The upskilling plan is part of several measures outlined by the European Commission on Wednesday as part of its Defence Industry Transformation roadmap, which also includes a so-called Talent Platform to support traineeships in dual-use and defence SMEs, small mid-caps, startups and scaleups.

“We need to secure the skills that we need for defence,” a Commission official told Euronews on condition of anonymity.

“This is becoming a major bottleneck as all the defence actors are scrambling to produce more and more innovative products and skills shortages have led to fierce competition from both within the industry and of course between sectors.”

The EU is racing to rearm – primarily with European-made equipment – before the end of the decade, by which time it estimates Russia could be in a position to attack another European country. But one of the major issues is a shortage of skilled labour, the result in part of decades of defence underinvestment by EU member states.

After years of decline, Europe’s defence industry job market started growing again in 2022 after the start of Russia’s full-scale invasion of Ukraine, which spurred EU countries pledging to significantly ramp up their defence spending.

In 2023, the EU defence industry generated around 581,000 jobs, and data from the European Defence Agency released earlier this year showed that while postings in the defence sector have eased somewhat since a late 2022 peak, they remain 41% above 2021 levels.

However, the Commission’s latest roadmap says the labour and skills gap in the sector “threatens its operational capabilities and hence impacts EU’s security”.

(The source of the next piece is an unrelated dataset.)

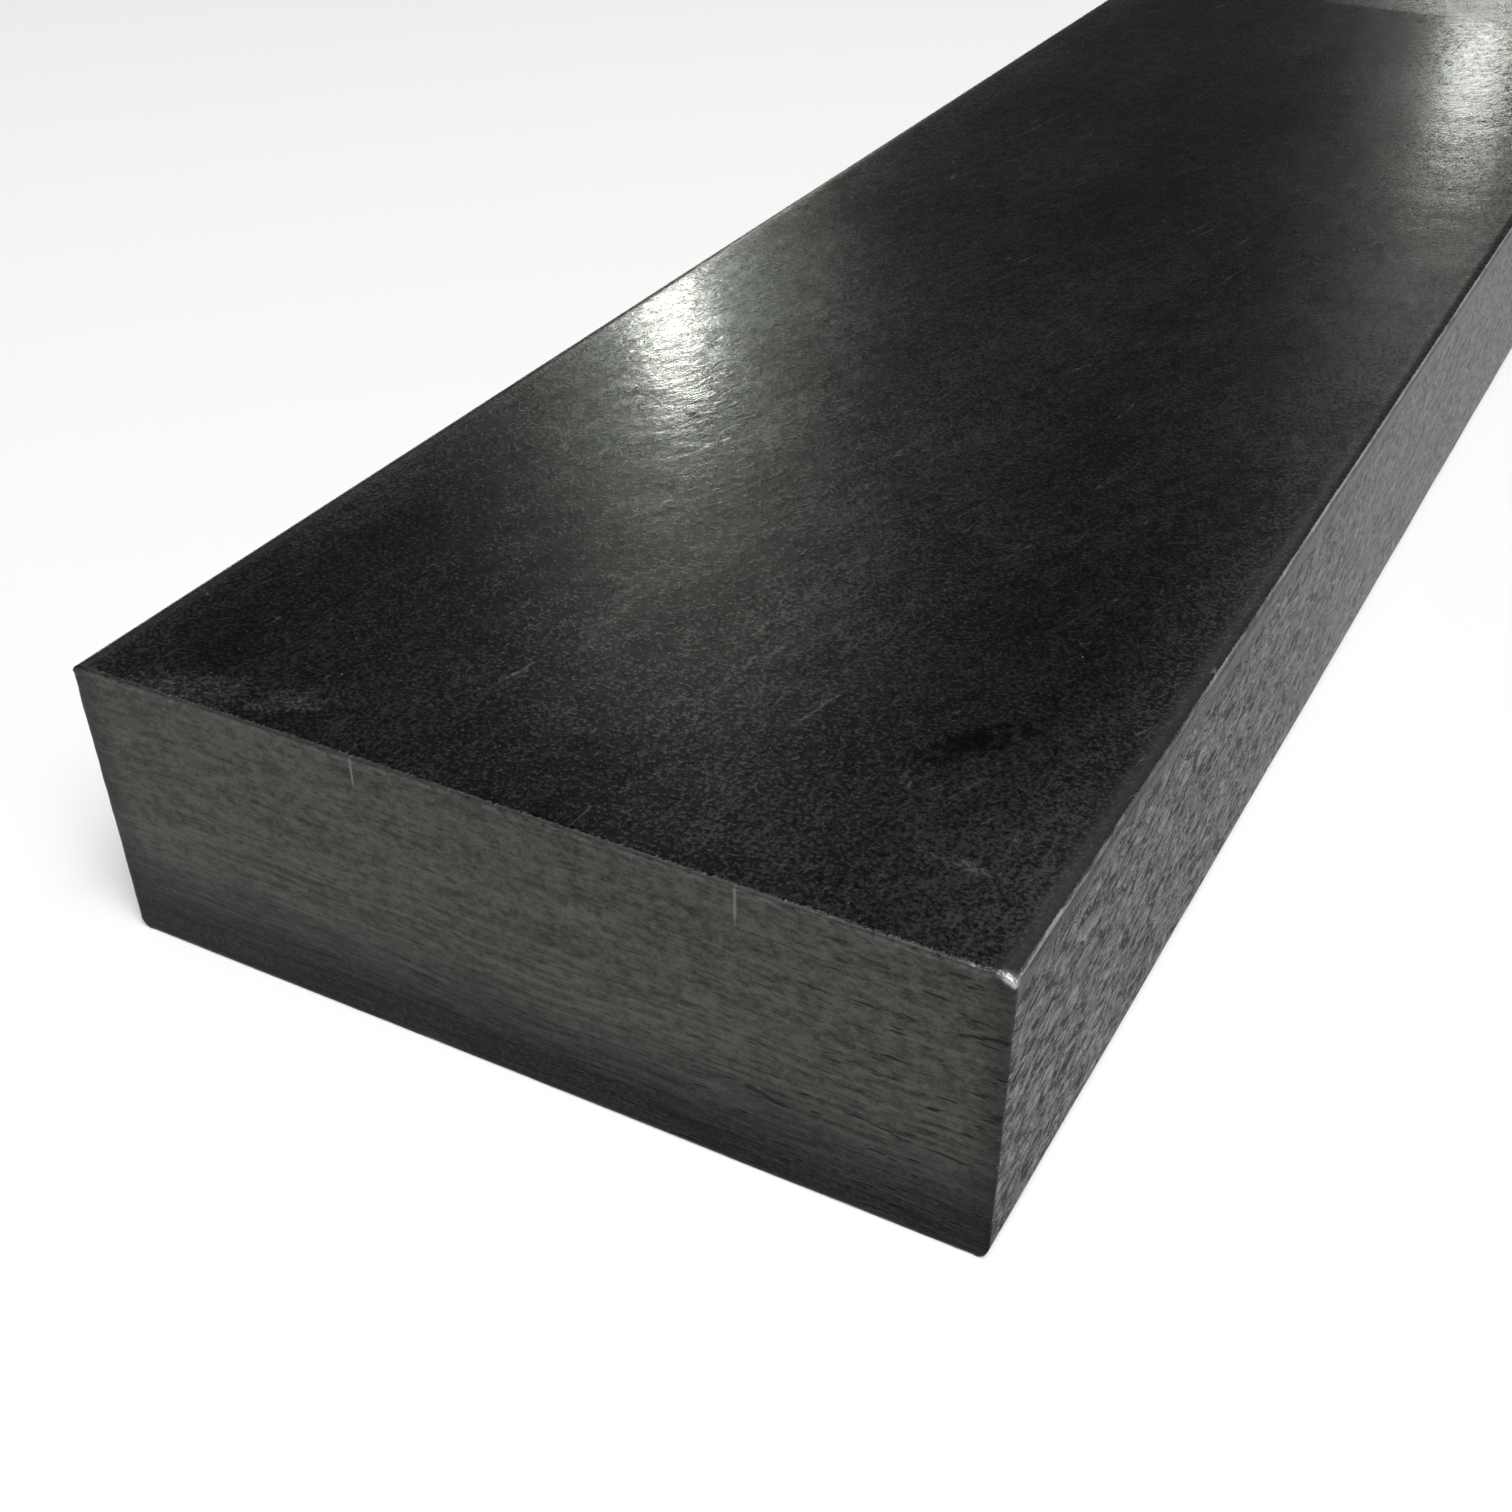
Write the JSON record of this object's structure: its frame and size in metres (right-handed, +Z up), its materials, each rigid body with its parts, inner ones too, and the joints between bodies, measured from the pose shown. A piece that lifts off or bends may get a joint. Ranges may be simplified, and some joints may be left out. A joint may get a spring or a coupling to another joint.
{
  "type": "steel flat bar",
  "caption": "Solid rectangular steel bar with rolled, rounded long edges and square saw-cut ends, used as a flat working slab.",
  "frame": {"origin": "centre of the bottom face", "axes": "+X across the width, +Y along the length, +Z up through the thickness, out of the upper wide face"},
  "size_m": [0.0762, 0.3048, 0.0254],
  "materials": {
    "dark_rolled_steel": "dark oiled rolling skin on the long faces, grey bandsaw feed marks on the ends, bright worn edges"
  },
  "bodies": {
    "root": {"flat_bar": "dark_rolled_steel"}
  },
  "joints": []
}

This shortage, it added, is a problem for both the supply side, where disruptive technologies such as AI and quantum are being developed for defence applications, and the demand side, where armed forces and procurement bodies need expertise to quickly acquire and integrate these new systems.

Preparing for war

To bridge the gap, the EU executive wants to set up a Skills Guarantee pilot to help “workers from the automotive sector and its related supply chains undergoing restructuring or who are at risk of unemployment move into jobs in growing strategic sectors such as defence”, the roadmap states.

Andrius Kubilius, the European Commissioner for defence, told journalists that the measures aimed to “upskill around of 12% of the existing defence and aerospace workforce each year and to reskill 600,000 people for the defence industry by 2030”.

The Commission is also seeking to establish an EU Defence Industry Talent Platform to support traineeships through a system of vouchers. The pilot scheme plans for 300 such vouchers to be delivered to students.

“The idea is really to offer opportunities to curious and bright minds to actually get acquainted with what it takes to embed innovation in the defence ecosystem,” the Commission official said.

The last prong of the strategy is to leverage existing EU online learning institutions, such as the EUSPA Space Academy and Digital Skills Academies, to foster defence-related skills.

The Commission also envisages establishing a standalone EU Defence Industry Skills Academy, but not before 2028, when the bloc will enter a new budgetary period.